Chasidic philosophy, however, illuminates the concept of ten Jews in a much loftier and more spiritual light. And here, we return to our opening theme of natural gas. In one of his letters, the Alter Rebbe writes about the greatness of the minyan. He quotes the Sages (Talmud, Tractate Sanhedrin 39a), “Upon every group of ten, the Divine Presence dwells.”

This means that when ten Jews gather together—not necessarily men over the age of 13—the Shechinah (the Divine Presence) descends upon them.
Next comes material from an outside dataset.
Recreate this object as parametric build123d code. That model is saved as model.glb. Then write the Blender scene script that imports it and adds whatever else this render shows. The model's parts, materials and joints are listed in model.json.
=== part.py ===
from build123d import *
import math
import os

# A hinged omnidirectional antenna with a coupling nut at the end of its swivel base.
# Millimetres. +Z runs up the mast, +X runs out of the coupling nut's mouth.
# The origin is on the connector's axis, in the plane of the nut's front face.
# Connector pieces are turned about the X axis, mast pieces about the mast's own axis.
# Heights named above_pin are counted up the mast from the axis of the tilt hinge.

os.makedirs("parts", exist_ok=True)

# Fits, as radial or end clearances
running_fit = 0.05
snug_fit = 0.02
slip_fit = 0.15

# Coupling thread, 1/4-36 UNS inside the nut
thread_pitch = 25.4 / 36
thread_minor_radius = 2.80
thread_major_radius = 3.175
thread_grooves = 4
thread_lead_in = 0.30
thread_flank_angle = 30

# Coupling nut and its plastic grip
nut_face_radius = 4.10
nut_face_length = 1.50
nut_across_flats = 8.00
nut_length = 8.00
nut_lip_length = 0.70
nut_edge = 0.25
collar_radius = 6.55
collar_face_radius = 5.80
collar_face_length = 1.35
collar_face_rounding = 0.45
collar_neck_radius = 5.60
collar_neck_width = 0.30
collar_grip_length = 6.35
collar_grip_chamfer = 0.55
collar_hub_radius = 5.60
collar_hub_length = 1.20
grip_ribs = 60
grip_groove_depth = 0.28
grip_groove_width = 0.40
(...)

For instance, when ten Jewish babies are put together in one room, it may be adorably cute, but it also draws down the Divine Presence at a very high level, creating a powerful spiritual energy.

The Power

The Alter Rebbe adds, “I heard from my masters that if even one angel is found at an assembly of ten Jews, even if they are not speaking words of Torah, an endless dread and panic falls upon him because of the Shechinah resting upon them, to the point that the angel will be completely negated.”
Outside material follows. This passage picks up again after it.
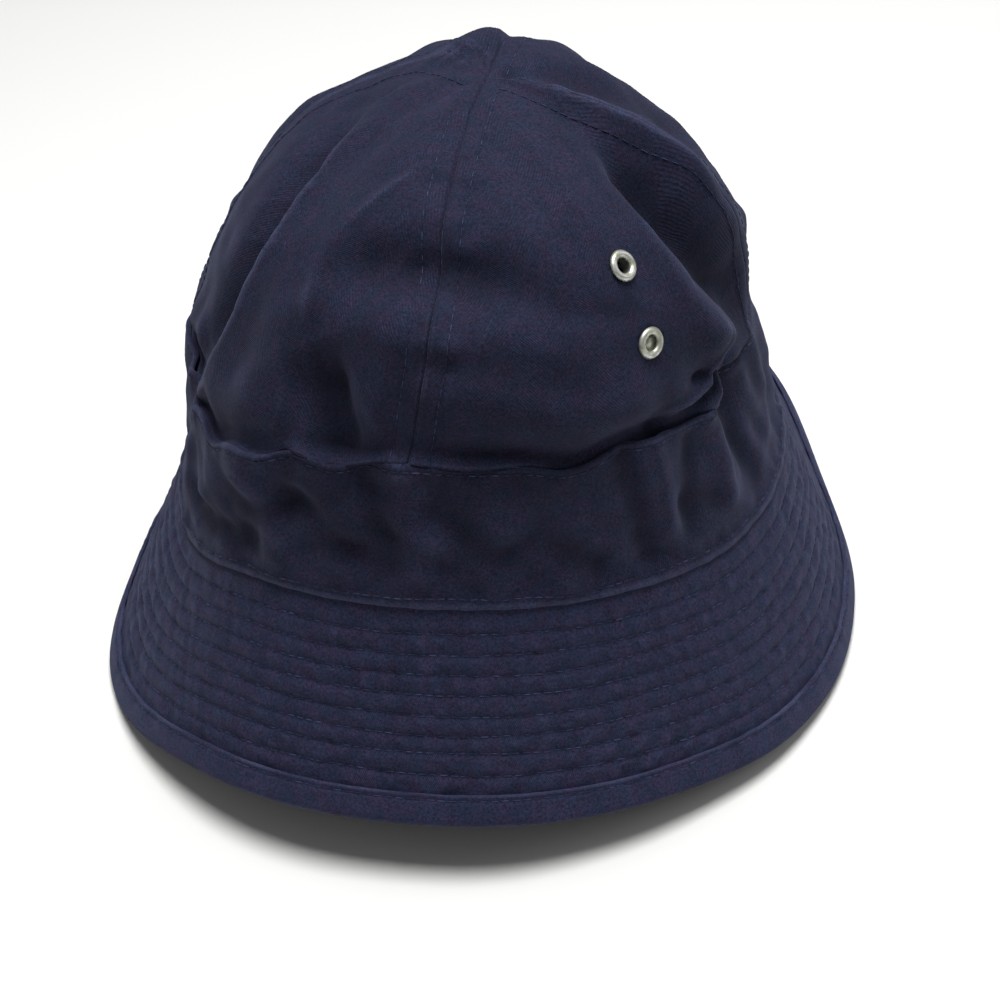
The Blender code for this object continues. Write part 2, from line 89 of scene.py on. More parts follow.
# Turn of the oval head opening about Z, in degrees, and its mean radius
HEAD_TURN = -4.0
HEAD_RADIUS = (HEAD_WIDTH + HEAD_LENGTH) / 4

# How the brim stands, every 30 degrees from -180: the sine of its slope, and how far its edge is lifted off
# the floor as a share of BRIM_WIDTH
BRIM_DROP = (0.69, 0.74, 0.84, 0.90, 0.86, 0.88, 0.90, 0.91, 0.91, 0.93, 0.92, 0.78)
RIM_LIFT = (0.36, 0.24, 0.03, 0.00, 0.00, 0.23, 0.28, 0.19, 0.05, 0.00, 0.04, 0.31)

# How far the band leans in, in degrees, every 30 degrees from -180
BAND_LEAN = (9.0, 7.0, 4.0, 8.0, 11.5, 5.5, 6.5, 4.5, 8.5, 12.5, 12.5, 14.0)

# Folds across the band. Columns: azimuth, then swell and half-width as shares of BAND_HEIGHT.
BAND_FOLDS = (
    (-76, -0.06, 0.16),
    (-62, 0.05, 0.14),
    (-24, -0.03, 0.10),
    (44, -0.03, 0.10),
    (60, 0.07, 0.13),
    (73, -0.09, 0.14),
    (88, 0.05, 0.15),
    (150, -0.04, 0.22),
    (-160, 0.04, 0.25),
)

# Where the band's upper edge slumps, in the same columns
BAND_SAGS = (
    (-44, 0.120, 0.25),
    (-30, 0.110, 0.25),
    (-14, 0.125, 0.30),
    (10, 0.085, 0.42),
    (27, 0.095, 0.22),
    (150, 0.060, 0.50),
    (-150, 0.050, 0.60),
)

# Sections of the crown, from the band up: rise as a share of CROWN_RISE, width and length as shares of the
# foot's, and how far the middle lies to the side and back, as shares of HEAD_WIDTH
SECTIONS = {
    "rise": (0.000, 0.195, 0.408, 0.605, 0.770, 0.893, 0.968, 1.000),
    "wide": (1.000, 0.978, 0.915, 0.798, 0.629, 0.436, 0.222, 0.000),
    "long": (1.000, 0.946, 0.868, 0.766, 0.636, 0.462, 0.245, 0.000),
    "side": (0.000, 0.018, 0.036, 0.045, 0.050, 0.055, 0.057, 0.057),
    "back": (0.000, -0.004, -0.009, -0.014, -0.016, -0.014, -0.011, -0.008),
}

# Folds in the crown. Columns: from and to, azimuth and height as a share of the crown's surface length; bow,
# how far the run's middle lies to the left of a straight run; swell, the fold's height (or depth, if
# negative) and its half-width, these three as shares of CROWN_RISE.
FOLDS = (
    (-91, 0.77, -66, -0.07, 0.58, 0.050, 0.110),
    (-100, 0.73, -74, -0.07, 0.56, -0.105, 0.140),
    (66, 0.76, 88, 0.04, -0.14, -0.165, 0.160),
    (66, 0.77, 86, 0.02, -0.39, 0.030, 0.115),
    (76, 0.94, 84, 0.40, 0.00, 0.060, 0.115),
    (80, 0.86, 104, 0.72, 0.00, -0.040, 0.120),
    (-32, 0.44, 22, 0.38, 0.10, -0.078, 0.155),
    (-20, 0.33, 34, 0.27, 0.00, 0.040, 0.140),
    (-24, 0.28, -9, -0.10, 0.00, -0.110, 0.125),
    (-6, 0.20, 58, 0.09, 0.00, 0.052, 0.110),
    (-4, 0.05, 56, 0.00, 0.00, -0.064, 0.100),
    (-56, 0.12, -28, 0.12, 0.00, 0.034, 0.120),
    (58, 0.13, 76, 0.05, 0.00, -0.065, 0.110),
    (50, 0.21, 86, 0.13, 0.05, 0.045, 0.110),
    (-68, 0.13, -84, 0.03, 0.00, 0.044, 0.110),
    (-141, 0.92, 169, 0.81, 0.04, 0.066, 0.120),
    (-138, 0.90, -100, 0.58, 0.06, -0.018, 0.160),
    (119, 0.92, 117, 0.35, 0.02, -0.085, 0.200),
    (149, 0.72, 159, 0.12, -0.05, -0.060, 0.160),
    (-161, 0.64, -149, 0.04, 0.05, 0.044, 0.150),
    (-128, 0.56, -110, 0.19, 0.06, 0.041, 0.128),
)

# How far the crown's seams have slipped round it at the top, in degrees, every 30 degrees from -180; they are
# straight up to the first of the two heights and have slipped all the way at the second
SLIP = (-4.0, -20.0, -38.0, -48.0, -24.0, -8.0, -3.0, -4.0, -9.0, -14.0, -12.0, -6.0)
SLIP_START = 0.15
SLIP_END = 0.95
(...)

In essence, the Alter Rebbe is saying that when ten Jewish souls gather, the spiritual energy present is so intense that even an angel cannot stand firm and becomes completely negated. Just like natural gas, which has no color, taste, or smell but still exists and has powerful qualities, so too is the Shechinah. Even though it has no physical characteristics—no color, taste, smell, size, or dimensions—it exists in full strength.

And this, my friends, is the power of ten Jews gathering together. From this, we learn that a Jew should not only seek out a minyan when he needs to say Kaddish. Rather, at every possible opportunity, he should try to be in the company of other Jews instead of being alone. This also holds true for Torah study. While a person can study Torah alone, learning in the company of ten other Jews brings the Shechinah to dwell there at an entirely different level.

Perhaps this is another reason why observant Jews aim to have ten children—because they want the Shechinah in the house all the time. And in a house full of kids, one thing is for sure—there’s plenty of energy in the air.